## The task
What follows is a listing; restate every line of it word for word.

[start]

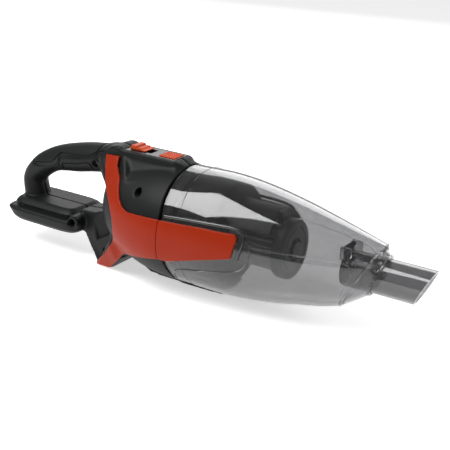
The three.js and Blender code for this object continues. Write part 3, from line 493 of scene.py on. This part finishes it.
# The nozzle, in the same resin as the cup but in a darker tone: painted shade that makes it look darker
shaded_smoke_nozzle = finish_of("shaded_smoke_nozzle", ("#8E8E8F", "#949495"), (0.04, 0.08), 8.0, 0.02, CLEAR_RESIN)
# The frame round the covers is the same resin over black, so it shines like lacquer
bezel_gloss = finish_of("bezel_gloss", ("#1B1C1D", "#202122"), (0.06, 0.1), 6.0, 0.02, {"IOR": 1.65})

SLOT_FINISH = {
    "charcoal_abs": charcoal_abs,
    "orange_abs": orange_abs,
    "soft_grip": soft_tpe,
    "black_plastic": black_nylon,
    "smoke_clear": smoke_clear,
    "filter_paper": filter_felt,
    "rubber": nitrile,
    "spring_steel": drawn_steel,
    "zinc_steel": zinc_plate,
    "aluminium": cast_aluminium,
    "copper": stamped_copper,
}
# The duct is moulded in the cup's resin
NODE_FINISH = {"inlet_duct": smoke_clear}


def dress_frame_nodes():
    for part in frame["record"]["subparts"]:
        obj = frame["nodes"][part["node"]]
        finish = NODE_FINISH.get(part["node"], SLOT_FINISH[part["material_slot"]])
        obj.data.materials.clear()
        obj.data.materials.append(finish)


# ---- motor housing ----
NECK = [
    (-134, 27, 16), (-126, 23, 17), (-101, 0, 28), (-86, 0, 28), (-70, 22, 28),
    (-70, 60, 26), (-92, 58, 24), (-113, 49, 18), (-134, 47, 16),
]
LEG = [
    (-101, 0, 29), (-81, 0, 29), (-66, 14, 37), (-46, 32, 46),
    (-50, 60, 46), (-68, 60, 46), (-74, 36, 44), (-86, 20, 38),
]
SHOULDER = [
    (-106, 94, 17), (-106, 112, 17), (-88, 117, 16), (-76, 117, 17),
    (-66, 108, 28), (-58, 98, 38), (-72, 88, 42), (-88, 88, 32),
]
CONSOLE = [
    (-106, 112), (-96, CONSOLE_TOP), (-90, CONSOLE_TOP + 2.5), (-85, CONSOLE_TOP + 2.5),
    (-79, CONSOLE_TOP), (-19, CONSOLE_TOP), (-13, CONSOLE_TOP - 3), (-10, SEAM_TOP), (-10, 104), (-106, 98),
]
CONSOLE_FLANK = [
    (-84, 118, 14.5), (-16, 118, 14.5), (-11, 112, 22), (-30, 106, 31),
    (-50, 101, 36), (-62, 97, 39), (-84, 95, 31),
]
# Levels of the battery foot from its underside up: a tapering body, a ridge, a slit and the top plate.
# Each has a height, a rear end, a front end and a half width
FOOT_LEVELS = [
    (23.5, -213.5, -132, 29), (27.5, -217.5, -126, 32.5), (34.5, -222, -124, 34),
    (36.5, -FOOT_REAR, -124.5, 34), (38.2, -221, -128, 31), (38.6, -215.5, -136, 25.5),
    (41.4, -215.5, -136, 25.5), (41.8, -217, -134, 28.5), (44.6, -215.5, -137, 26), (47, -213, -140, 22),
]
FOOT_SQUARENESS = 7  # the power of the foot's rounded outline
# The round boss on each side of the foot, and the battery slot inside the foot
BOSS_RADIUS = 6.6
BOSS_X = -131
BOSS_Z = 37.6
SLOT_FRONT = -140
SLOT_TOP = 35.5
# The housing's chin, which reaches forward under the cup, and the room that the seam's cut leaves for it
CHIN = [
    (-12, 38.5), (-5, 38.5), (-1, 29), (3.5, 15), (10, 9.5), (24, 6.5), (45, 4.2), (46, -5), (-12, -5),
]
CHIN_ROOM = [(-10, -3), (-10, 30), (-6, 38.7), (0, 30), (4, 16), (46, 12), (46, -3)]
CHIN_THICKNESS = 1.5
CHIN_GAP = 0.4
CUP_GAP = 0.38  # a hair less than the chin's, so that the two cuts share no face
# The belly rail that the vacuum rests on
RAIL = [(-56, 11.5), (-50, 4), (-44, 1), (-34, 0), (41, 0), (45, 2), (45, 11.5)]
RAIL_HALF_WIDTH = 13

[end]

## Expected output
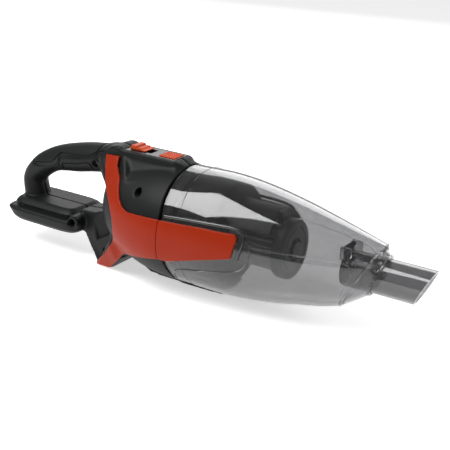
The three.js and Blender code for this object continues. Write part 3, from line 493 of scene.py on. This part finishes it.
# The nozzle, in the same resin as the cup but in a darker tone: painted shade that makes it look darker
shaded_smoke_nozzle = finish_of("shaded_smoke_nozzle", ("#8E8E8F", "#949495"), (0.04, 0.08), 8.0, 0.02, CLEAR_RESIN)
# The frame round the covers is the same resin over black, so it shines like lacquer
bezel_gloss = finish_of("bezel_gloss", ("#1B1C1D", "#202122"), (0.06, 0.1), 6.0, 0.02, {"IOR": 1.65})

SLOT_FINISH = {
    "charcoal_abs": charcoal_abs,
    "orange_abs": orange_abs,
    "soft_grip": soft_tpe,
    "black_plastic": black_nylon,
    "smoke_clear": smoke_clear,
    "filter_paper": filter_felt,
    "rubber": nitrile,
    "spring_steel": drawn_steel,
    "zinc_steel": zinc_plate,
    "aluminium": cast_aluminium,
    "copper": stamped_copper,
}
# The duct is moulded in the cup's resin
NODE_FINISH = {"inlet_duct": smoke_clear}


def dress_frame_nodes():
    for part in frame["record"]["subparts"]:
        obj = frame["nodes"][part["node"]]
        finish = NODE_FINISH.get(part["node"], SLOT_FINISH[part["material_slot"]])
        obj.data.materials.clear()
        obj.data.materials.append(finish)


# ---- motor housing ----
NECK = [
    (-134, 27, 16), (-126, 23, 17), (-101, 0, 28), (-86, 0, 28), (-70, 22, 28),
    (-70, 60, 26), (-92, 58, 24), (-113, 49, 18), (-134, 47, 16),
]
LEG = [
    (-101, 0, 29), (-81, 0, 29), (-66, 14, 37), (-46, 32, 46),
    (-50, 60, 46), (-68, 60, 46), (-74, 36, 44), (-86, 20, 38),
]
SHOULDER = [
    (-106, 94, 17), (-106, 112, 17), (-88, 117, 16), (-76, 117, 17),
    (-66, 108, 28), (-58, 98, 38), (-72, 88, 42), (-88, 88, 32),
]
CONSOLE = [
    (-106, 112), (-96, CONSOLE_TOP), (-90, CONSOLE_TOP + 2.5), (-85, CONSOLE_TOP + 2.5),
    (-79, CONSOLE_TOP), (-19, CONSOLE_TOP), (-13, CONSOLE_TOP - 3), (-10, SEAM_TOP), (-10, 104), (-106, 98),
]
CONSOLE_FLANK = [
    (-84, 118, 14.5), (-16, 118, 14.5), (-11, 112, 22), (-30, 106, 31),
    (-50, 101, 36), (-62, 97, 39), (-84, 95, 31),
]
# Levels of the battery foot from its underside up: a tapering body, a ridge, a slit and the top plate.
# Each has a height, a rear end, a front end and a half width
FOOT_LEVELS = [
    (23.5, -213.5, -132, 29), (27.5, -217.5, -126, 32.5), (34.5, -222, -124, 34),
    (36.5, -FOOT_REAR, -124.5, 34), (38.2, -221, -128, 31), (38.6, -215.5, -136, 25.5),
    (41.4, -215.5, -136, 25.5), (41.8, -217, -134, 28.5), (44.6, -215.5, -137, 26), (47, -213, -140, 22),
]
FOOT_SQUARENESS = 7  # the power of the foot's rounded outline
# The round boss on each side of the foot, and the battery slot inside the foot
BOSS_RADIUS = 6.6
BOSS_X = -131
BOSS_Z = 37.6
SLOT_FRONT = -140
SLOT_TOP = 35.5
# The housing's chin, which reaches forward under the cup, and the room that the seam's cut leaves for it
CHIN = [
    (-12, 38.5), (-5, 38.5), (-1, 29), (3.5, 15), (10, 9.5), (24, 6.5), (45, 4.2), (46, -5), (-12, -5),
]
CHIN_ROOM = [(-10, -3), (-10, 30), (-6, 38.7), (0, 30), (4, 16), (46, 12), (46, -3)]
CHIN_THICKNESS = 1.5
CHIN_GAP = 0.4
CUP_GAP = 0.38  # a hair less than the chin's, so that the two cuts share no face
# The belly rail that the vacuum rests on
RAIL = [(-56, 11.5), (-50, 4), (-44, 1), (-34, 0), (41, 0), (45, 2), (45, 11.5)]
RAIL_HALF_WIDTH = 13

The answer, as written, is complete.